▶ Requirements
Restate, word for word, all of the material shown below.

>> Begin Data lines

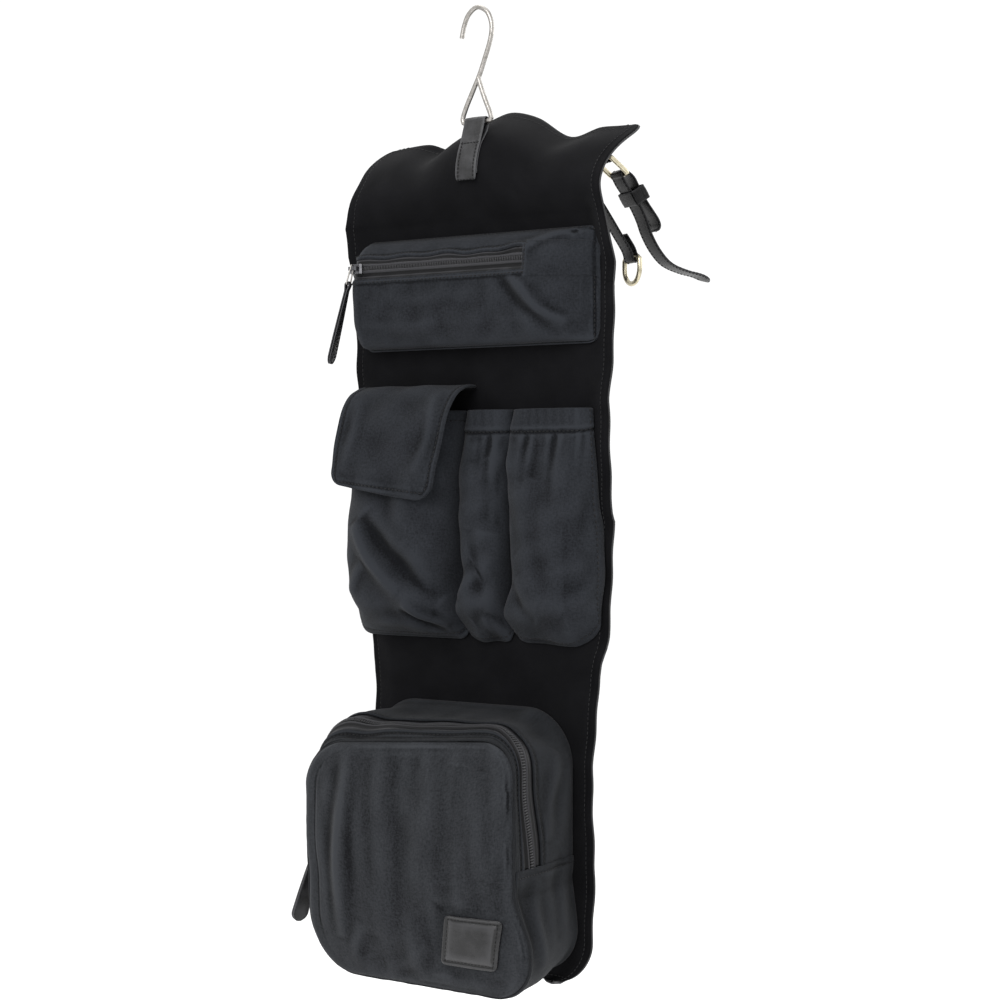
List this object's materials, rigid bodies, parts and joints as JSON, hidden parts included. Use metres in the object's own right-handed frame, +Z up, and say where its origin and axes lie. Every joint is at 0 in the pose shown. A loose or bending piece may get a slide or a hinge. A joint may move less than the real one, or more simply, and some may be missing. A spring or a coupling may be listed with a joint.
{
  "type": "hanging toiletry bag",
  "caption": "Fold-up wash bag hanging open from a wire hook: leather-backed panel with a zipped top pocket, flap and elastic pockets, and a deep zip pouch.",
  "frame": {"origin": "top of the inside of the hook's bend, where it rests on a rail", "axes": "+Z up along the hanging bag, +X to the right when facing the pockets, -Y the way the pockets face"},
  "size_m": [0.304, 0.1868, 0.7418],
  "materials": {
    "steel": "satin nickel-plated wire",
    "brass": "pale plated, satin",
    "leather": "fine grain, semi-matt, painted edges",
    "lining": "matt brushed lining",
    "canvas": "brushed waxed canvas, topstitched",
    "zip": "woven tape with a nylon coil",
    "elastic": "woven elastic and fastening tape"
  },
  "bodies": {
    "hook": {"hanger_hook": "steel"},
    "flap": {"flap_lining": "lining", "flap_shell": "leather", "hanging_strap": "leather", "strap_frame_tab_left": "leather", "strap_frame_tab_right": "leather", "ring_tab_left": "leather", "ring_tab_right": "leather"},
    "closing_strap_left": {"strap_frame_left": "brass", "closure_strap_left": "leather", "strap_keeper_left": "leather"},
    "closing_strap_right": {"strap_frame_right": "brass", "closure_strap_right": "leather", "strap_keeper_right": "leather"},
    "ring_left": {"hanging_ring_left": "brass"},
    "ring_right": {"hanging_ring_right": "brass"},
    "upper": {"upper_lining": "lining", "upper_shell": "leather", "top_pocket_upper": "canvas", "top_pocket_lower": "canvas", "top_zip_tape_upper": "zip", "top_zip_tape_lower": "zip", "top_zip_coil": "zip", "top_zip_end_patch": "canvas"},
    "top_slider": {"top_zip_slider": "zip"},
    "top_pull": {"top_pull_ring": "steel", "top_leather_pull": "leather"},
    "middle": {"middle_lining": "lining", "middle_shell": "leather", "flap_pocket_body": "canvas", "pocket_loop_tape": "elastic", "elastic_pocket_small": "canvas", "elastic_hem_small": "canvas", "elastic_band_small": "elastic", "elastic_pocket_large": "canvas", "elastic_hem_large": "canvas", "elastic_band_large": "elastic"},
    "pocket_flap": {"pocket_flap": "canvas", "flap_hook_tape": "elastic"},
    "lower": {"lower_lining": "lining", "lower_shell": "leather", "pouch_gusset_rear": "canvas", "pouch_gusset_front": "canvas", "pouch_gusset_lower": "canvas", "pouch_zip_tape_rear": "zip", "pouch_zip_tape_front": "zip", "pouch_zip_coil": "zip", "pouch_front_piping": "canvas", "pouch_front": "canvas", "leather_patch": "leather"},
    "pouch_slider": {"pouch_zip_slider": "zip"},
    "pouch_pull": {"pouch_pull_ring": "steel", "pouch_leather_pull": "leather"}
  },
  "joints": [
    {"name": "hook_swing", "type": "hinge", "parent": "hook", "child": "flap", "pos_m": [0, 0, -0.086], "axis": [1, 0, 0], "range_deg": [-20, 25]},
    {"name": "flap_fold", "type": "hinge", "parent": "flap", "child": "upper", "pos_m": [0, 0.004, -0.1605], "axis": [-1, 0, 0], "range_deg": [0, 90]},
    {"name": "upper_fold", "type": "hinge", "parent": "upper", "child": "middle", "pos_m": [0, 0.004, -0.272], "axis": [-1, 0, 0], "range_deg": [0, 75]},
    {"name": "lower_fold", "type": "hinge", "parent": "middle", "child": "lower", "pos_m": [0, 0.004, -0.497], "axis": [-1, 0, 0], "range_deg": [0, 75]},
    {"name": "pocket_flap_lift", "type": "hinge", "parent": "middle", "child": "pocket_flap", "pos_m": [0, 0.0015, -0.288], "axis": [1, 0, 0], "range_deg": [-85, 0]},
    {"name": "top_zip_run", "type": "slide", "parent": "upper", "child": "top_slider", "axis": [1, 0, 0], "range_m": [0, 0.14]},
    {"name": "top_pull_swing", "type": "hinge", "parent": "top_slider", "child": "top_pull", "pos_m": [-0.0995, -0.02893, -0.19523], "axis": [-1, 0, 0], "range_deg": [0, 95]},
    {"name": "pouch_zip_run", "type": "slide", "parent": "lower", "child": "pouch_slider", "axis": [0, 0, 1], "range_m": [0, 0.045]},
    {"name": "pouch_pull_swing", "type": "hinge", "parent": "pouch_slider", "child": "pouch_pull", "pos_m": [-0.10691, -0.05811, -0.634], "axis": [0.3011, 0.9536, 0], "range_deg": [0, 95]},
    {"name": "closing_strap_left_lift", "type": "hinge", "parent": "flap", "child": "closing_strap_left", "pos_m": [-0.10325, 0.01563, -0.121], "axis": [0.866, 0.5, 0], "range_deg": [0, 35]},
    {"name": "closing_strap_right_lift", "type": "hinge", "parent": "flap", "child": "closing_strap_right", "pos_m": [0.10325, 0.01563, -0.121], "axis": [0.866, -0.5, 0], "range_deg": [0, 35]},
    {"name": "ring_left_swing", "type": "hinge", "parent": "flap", "child": "ring_left", "pos_m": [-0.116, 0.03771, -0.1945], "axis": [0.866, 0.5, 0], "range_deg": [-35, 35]},
    {"name": "ring_right_swing", "type": "hinge", "parent": "flap", "child": "ring_right", "pos_m": [0.116, 0.03771, -0.1945], "axis": [0.866, -0.5, 0], "range_deg": [-35, 35]}
  ]
}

>> End Data lines

▶ Response
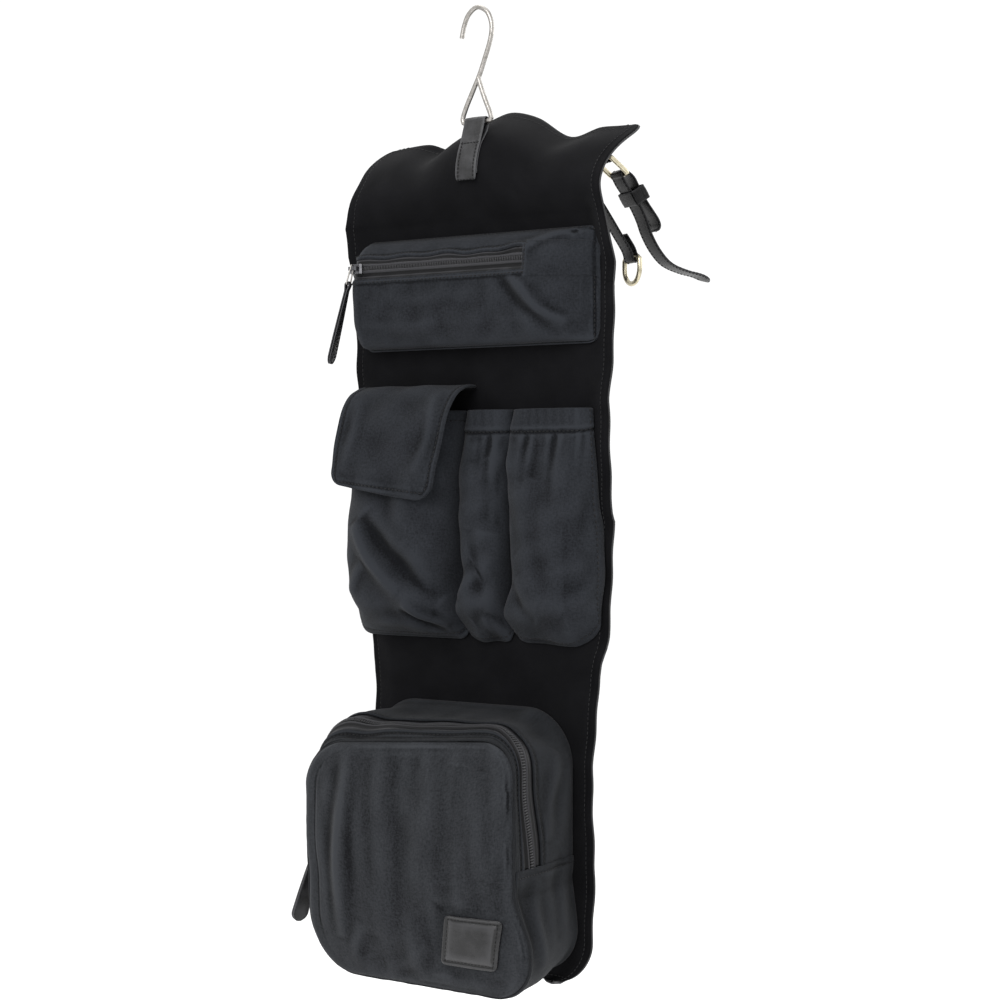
List this object's materials, rigid bodies, parts and joints as JSON, hidden parts included. Use metres in the object's own right-handed frame, +Z up, and say where its origin and axes lie. Every joint is at 0 in the pose shown. A loose or bending piece may get a slide or a hinge. A joint may move less than the real one, or more simply, and some may be missing. A spring or a coupling may be listed with a joint.
{
  "type": "hanging toiletry bag",
  "caption": "Fold-up wash bag hanging open from a wire hook: leather-backed panel with a zipped top pocket, flap and elastic pockets, and a deep zip pouch.",
  "frame": {"origin": "top of the inside of the hook's bend, where it rests on a rail", "axes": "+Z up along the hanging bag, +X to the right when facing the pockets, -Y the way the pockets face"},
  "size_m": [0.304, 0.1868, 0.7418],
  "materials": {
    "steel": "satin nickel-plated wire",
    "brass": "pale plated, satin",
    "leather": "fine grain, semi-matt, painted edges",
    "lining": "matt brushed lining",
    "canvas": "brushed waxed canvas, topstitched",
    "zip": "woven tape with a nylon coil",
    "elastic": "woven elastic and fastening tape"
  },
  "bodies": {
    "hook": {"hanger_hook": "steel"},
    "flap": {"flap_lining": "lining", "flap_shell": "leather", "hanging_strap": "leather", "strap_frame_tab_left": "leather", "strap_frame_tab_right": "leather", "ring_tab_left": "leather", "ring_tab_right": "leather"},
    "closing_strap_left": {"strap_frame_left": "brass", "closure_strap_left": "leather", "strap_keeper_left": "leather"},
    "closing_strap_right": {"strap_frame_right": "brass", "closure_strap_right": "leather", "strap_keeper_right": "leather"},
    "ring_left": {"hanging_ring_left": "brass"},
    "ring_right": {"hanging_ring_right": "brass"},
    "upper": {"upper_lining": "lining", "upper_shell": "leather", "top_pocket_upper": "canvas", "top_pocket_lower": "canvas", "top_zip_tape_upper": "zip", "top_zip_tape_lower": "zip", "top_zip_coil": "zip", "top_zip_end_patch": "canvas"},
    "top_slider": {"top_zip_slider": "zip"},
    "top_pull": {"top_pull_ring": "steel", "top_leather_pull": "leather"},
    "middle": {"middle_lining": "lining", "middle_shell": "leather", "flap_pocket_body": "canvas", "pocket_loop_tape": "elastic", "elastic_pocket_small": "canvas", "elastic_hem_small": "canvas", "elastic_band_small": "elastic", "elastic_pocket_large": "canvas", "elastic_hem_large": "canvas", "elastic_band_large": "elastic"},
    "pocket_flap": {"pocket_flap": "canvas", "flap_hook_tape": "elastic"},
    "lower": {"lower_lining": "lining", "lower_shell": "leather", "pouch_gusset_rear": "canvas", "pouch_gusset_front": "canvas", "pouch_gusset_lower": "canvas", "pouch_zip_tape_rear": "zip", "pouch_zip_tape_front": "zip", "pouch_zip_coil": "zip", "pouch_front_piping": "canvas", "pouch_front": "canvas", "leather_patch": "leather"},
    "pouch_slider": {"pouch_zip_slider": "zip"},
    "pouch_pull": {"pouch_pull_ring": "steel", "pouch_leather_pull": "leather"}
  },
  "joints": [
    {"name": "hook_swing", "type": "hinge", "parent": "hook", "child": "flap", "pos_m": [0, 0, -0.086], "axis": [1, 0, 0], "range_deg": [-20, 25]},
    {"name": "flap_fold", "type": "hinge", "parent": "flap", "child": "upper", "pos_m": [0, 0.004, -0.1605], "axis": [-1, 0, 0], "range_deg": [0, 90]},
    {"name": "upper_fold", "type": "hinge", "parent": "upper", "child": "middle", "pos_m": [0, 0.004, -0.272], "axis": [-1, 0, 0], "range_deg": [0, 75]},
    {"name": "lower_fold", "type": "hinge", "parent": "middle", "child": "lower", "pos_m": [0, 0.004, -0.497], "axis": [-1, 0, 0], "range_deg": [0, 75]},
    {"name": "pocket_flap_lift", "type": "hinge", "parent": "middle", "child": "pocket_flap", "pos_m": [0, 0.0015, -0.288], "axis": [1, 0, 0], "range_deg": [-85, 0]},
    {"name": "top_zip_run", "type": "slide", "parent": "upper", "child": "top_slider", "axis": [1, 0, 0], "range_m": [0, 0.14]},
    {"name": "top_pull_swing", "type": "hinge", "parent": "top_slider", "child": "top_pull", "pos_m": [-0.0995, -0.02893, -0.19523], "axis": [-1, 0, 0], "range_deg": [0, 95]},
    {"name": "pouch_zip_run", "type": "slide", "parent": "lower", "child": "pouch_slider", "axis": [0, 0, 1], "range_m": [0, 0.045]},
    {"name": "pouch_pull_swing", "type": "hinge", "parent": "pouch_slider", "child": "pouch_pull", "pos_m": [-0.10691, -0.05811, -0.634], "axis": [0.3011, 0.9536, 0], "range_deg": [0, 95]},
    {"name": "closing_strap_left_lift", "type": "hinge", "parent": "flap", "child": "closing_strap_left", "pos_m": [-0.10325, 0.01563, -0.121], "axis": [0.866, 0.5, 0], "range_deg": [0, 35]},
    {"name": "closing_strap_right_lift", "type": "hinge", "parent": "flap", "child": "closing_strap_right", "pos_m": [0.10325, 0.01563, -0.121], "axis": [0.866, -0.5, 0], "range_deg": [0, 35]},
    {"name": "ring_left_swing", "type": "hinge", "parent": "flap", "child": "ring_left", "pos_m": [-0.116, 0.03771, -0.1945], "axis": [0.866, 0.5, 0], "range_deg": [-35, 35]},
    {"name": "ring_right_swing", "type": "hinge", "parent": "flap", "child": "ring_right", "pos_m": [0.116, 0.03771, -0.1945], "axis": [0.866, -0.5, 0], "range_deg": [-35, 35]}
  ]
}